Reproduce the material in full, unchanged.

-- Start --

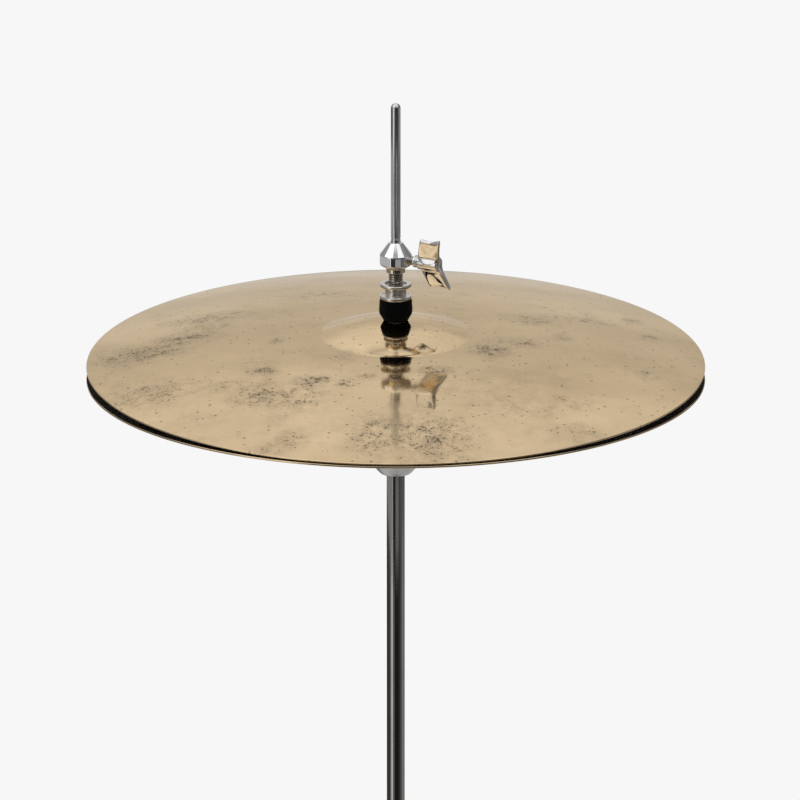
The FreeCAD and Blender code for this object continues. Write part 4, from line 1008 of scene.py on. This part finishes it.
def build_world():
    world = bpy.data.worlds.new("studio")
    bpy.context.scene.world = world
    world.use_nodes = True
    shader = Nodes(world.node_tree, "Generated")
    parts = shader.node("SeparateXYZ")
    shader.feed(parts.inputs[0], shader.where)
    x, y, z = parts.outputs
    back = shader.calc("MULTIPLY", y, -1.0)
    turn = shader.calc("MULTIPLY", shader.calc("ARCTAN2", x, back), 180 / math.pi)
    rise = shader.calc("MULTIPLY", shader.calc("ARCSINE", z), 180 / math.pi)
    total = None
    for azimuth, elevation, half_wide, half_high, soft, level in PANELS:
        away = shader.calc("SUBTRACT", turn, float(azimuth))
        away = shader.calc("WRAP", away, 180.0)
        away.node.inputs[2].default_value = -180.0
        away = shader.calc("ABSOLUTE", away)
        mask = shader.ramp(away, half_wide - soft, half_wide + soft, 1.0, 0.0)
        lift = shader.calc("ABSOLUTE", shader.calc("SUBTRACT", rise, float(elevation)))
        lit = shader.ramp(lift, half_high - soft, half_high + soft, level, 0.0)
        mask = shader.calc("MULTIPLY", mask, lit)
        total = mask if total is None else shader.calc("MAXIMUM", total, mask)
    # brighter to the left and a little cloudy, so that polished sheet shows its hammering
    sideways = shader.calc("MULTIPLY", x, LEAN * 180 / math.pi)
    clouds = shader.calc("SUBTRACT", shader.noise(9.0, 2.0, 0.5), 0.5)
    clouds = shader.calc("MULTIPLY", clouds, 2 * UNEVEN)
    uneven = shader.calc("ADD", shader.calc("ADD", sideways, 1.0), clouds)
    uneven = shader.calc("MULTIPLY", uneven, shader.ramp(rise, *GAIN_CHANGE, LOWER_GAIN, UPPER_GAIN))
    total = shader.calc("MAXIMUM", shader.calc("MULTIPLY", total, uneven), DARK)
    path = shader.node("LightPath")
    seen = shader.node("Mix", data_type="FLOAT")
    shader.feed(seen.inputs[0], path.outputs["Is Camera Ray"])
    shader.feed(seen.inputs[2], total)
    seen.inputs[3].default_value = FLOOR_LEVEL
    glow = shader.node("Background")
    shader.feed(glow.inputs["Strength"], seen.outputs[0])
    output = shader.node("OutputWorld")
    shader.tree.links.new(glow.outputs[0], output.inputs["Surface"])


def build_card(name, mesh, level):
    """A glowing card at a real distance that only reflections see."""
    card = Shader(name)
    glow = card.node("Emission")
    glow.inputs["Strength"].default_value = level
    card.show(glow.outputs[0])
    piece = add_stage(name, mesh, card)
    piece.visible_camera = False
    piece.visible_diffuse = False
    piece.visible_shadow = False


# low screens round the clutch: first and last azimuth from the camera, brightness
SCREENS = [
    (-180, -40, 0.48),
    (-36, -3, 0.03),
    (-3, 36, 0.33),
    (36, 62, 0.13),
    (62, 180, 0.20),
]
SCREEN_DISTANCE = 1.5
SCREEN_HEIGHTS = (0.36, 0.60)
SCREEN_STEP_DEG = 4


def build_screens():
    for index, (first, last, level) in enumerate(SCREENS):
        count = int((last - first) / SCREEN_STEP_DEG) + 2
        turns = [math.radians(a) for a in np.linspace(first, last, count)]
        points = np.array([[(SCREEN_DISTANCE * math.sin(a), -SCREEN_DISTANCE * math.cos(a), z)
                            for z in SCREEN_HEIGHTS] for a in turns])
        build_card(f"screen_{index}", grid_mesh(f"screen_{index}", points, False, False), level)


CAMERA_RISE = math.radians(16.63)
CAMERA_DISTANCE = 5.0
CAMERA_AIM = Vector((0.0028, 0, 0.8140))
CAMERA_LENS = 342.0


def build_camera():
    camera = bpy.data.objects.new("camera", bpy.data.cameras.new("camera"))
    bpy.context.scene.collection.objects.link(camera)
    bpy.context.scene.camera = camera
    camera.data.sensor_width = 36.0
    camera.data.lens = CAMERA_LENS
    camera.data.clip_start = 0.1
    camera.data.clip_end = 200.0
    forward = Vector((0, math.cos(CAMERA_RISE), -math.sin(CAMERA_RISE)))
    camera.location = CAMERA_AIM - forward * CAMERA_DISTANCE
    camera.rotation_mode = "QUATERNION"
    camera.rotation_quaternion = forward.to_track_quat("-Z", "Y")


build_floor()
build_world()
build_screens()
build_camera()
bpy.context.scene.view_settings.view_transform = "Standard"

-- End --

§ Answer to the problem:
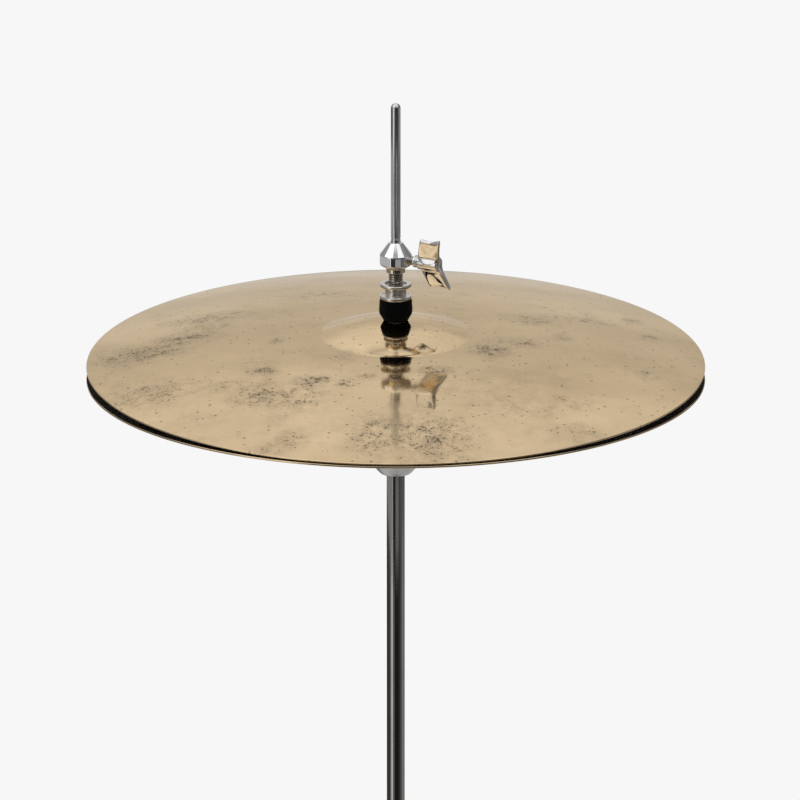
The FreeCAD and Blender code for this object continues. Write part 4, from line 1008 of scene.py on. This part finishes it.
def build_world():
    world = bpy.data.worlds.new("studio")
    bpy.context.scene.world = world
    world.use_nodes = True
    shader = Nodes(world.node_tree, "Generated")
    parts = shader.node("SeparateXYZ")
    shader.feed(parts.inputs[0], shader.where)
    x, y, z = parts.outputs
    back = shader.calc("MULTIPLY", y, -1.0)
    turn = shader.calc("MULTIPLY", shader.calc("ARCTAN2", x, back), 180 / math.pi)
    rise = shader.calc("MULTIPLY", shader.calc("ARCSINE", z), 180 / math.pi)
    total = None
    for azimuth, elevation, half_wide, half_high, soft, level in PANELS:
        away = shader.calc("SUBTRACT", turn, float(azimuth))
        away = shader.calc("WRAP", away, 180.0)
        away.node.inputs[2].default_value = -180.0
        away = shader.calc("ABSOLUTE", away)
        mask = shader.ramp(away, half_wide - soft, half_wide + soft, 1.0, 0.0)
        lift = shader.calc("ABSOLUTE", shader.calc("SUBTRACT", rise, float(elevation)))
        lit = shader.ramp(lift, half_high - soft, half_high + soft, level, 0.0)
        mask = shader.calc("MULTIPLY", mask, lit)
        total = mask if total is None else shader.calc("MAXIMUM", total, mask)
    # brighter to the left and a little cloudy, so that polished sheet shows its hammering
    sideways = shader.calc("MULTIPLY", x, LEAN * 180 / math.pi)
    clouds = shader.calc("SUBTRACT", shader.noise(9.0, 2.0, 0.5), 0.5)
    clouds = shader.calc("MULTIPLY", clouds, 2 * UNEVEN)
    uneven = shader.calc("ADD", shader.calc("ADD", sideways, 1.0), clouds)
    uneven = shader.calc("MULTIPLY", uneven, shader.ramp(rise, *GAIN_CHANGE, LOWER_GAIN, UPPER_GAIN))
    total = shader.calc("MAXIMUM", shader.calc("MULTIPLY", total, uneven), DARK)
    path = shader.node("LightPath")
    seen = shader.node("Mix", data_type="FLOAT")
    shader.feed(seen.inputs[0], path.outputs["Is Camera Ray"])
    shader.feed(seen.inputs[2], total)
    seen.inputs[3].default_value = FLOOR_LEVEL
    glow = shader.node("Background")
    shader.feed(glow.inputs["Strength"], seen.outputs[0])
    output = shader.node("OutputWorld")
    shader.tree.links.new(glow.outputs[0], output.inputs["Surface"])


def build_card(name, mesh, level):
    """A glowing card at a real distance that only reflections see."""
    card = Shader(name)
    glow = card.node("Emission")
    glow.inputs["Strength"].default_value = level
    card.show(glow.outputs[0])
    piece = add_stage(name, mesh, card)
    piece.visible_camera = False
    piece.visible_diffuse = False
    piece.visible_shadow = False


# low screens round the clutch: first and last azimuth from the camera, brightness
SCREENS = [
    (-180, -40, 0.48),
    (-36, -3, 0.03),
    (-3, 36, 0.33),
    (36, 62, 0.13),
    (62, 180, 0.20),
]
SCREEN_DISTANCE = 1.5
SCREEN_HEIGHTS = (0.36, 0.60)
SCREEN_STEP_DEG = 4


def build_screens():
    for index, (first, last, level) in enumerate(SCREENS):
        count = int((last - first) / SCREEN_STEP_DEG) + 2
        turns = [math.radians(a) for a in np.linspace(first, last, count)]
        points = np.array([[(SCREEN_DISTANCE * math.sin(a), -SCREEN_DISTANCE * math.cos(a), z)
                            for z in SCREEN_HEIGHTS] for a in turns])
        build_card(f"screen_{index}", grid_mesh(f"screen_{index}", points, False, False), level)


CAMERA_RISE = math.radians(16.63)
CAMERA_DISTANCE = 5.0
CAMERA_AIM = Vector((0.0028, 0, 0.8140))
CAMERA_LENS = 342.0


def build_camera():
    camera = bpy.data.objects.new("camera", bpy.data.cameras.new("camera"))
    bpy.context.scene.collection.objects.link(camera)
    bpy.context.scene.camera = camera
    camera.data.sensor_width = 36.0
    camera.data.lens = CAMERA_LENS
    camera.data.clip_start = 0.1
    camera.data.clip_end = 200.0
    forward = Vector((0, math.cos(CAMERA_RISE), -math.sin(CAMERA_RISE)))
    camera.location = CAMERA_AIM - forward * CAMERA_DISTANCE
    camera.rotation_mode = "QUATERNION"
    camera.rotation_quaternion = forward.to_track_quat("-Z", "Y")


build_floor()
build_world()
build_screens()
build_camera()
bpy.context.scene.view_settings.view_transform = "Standard"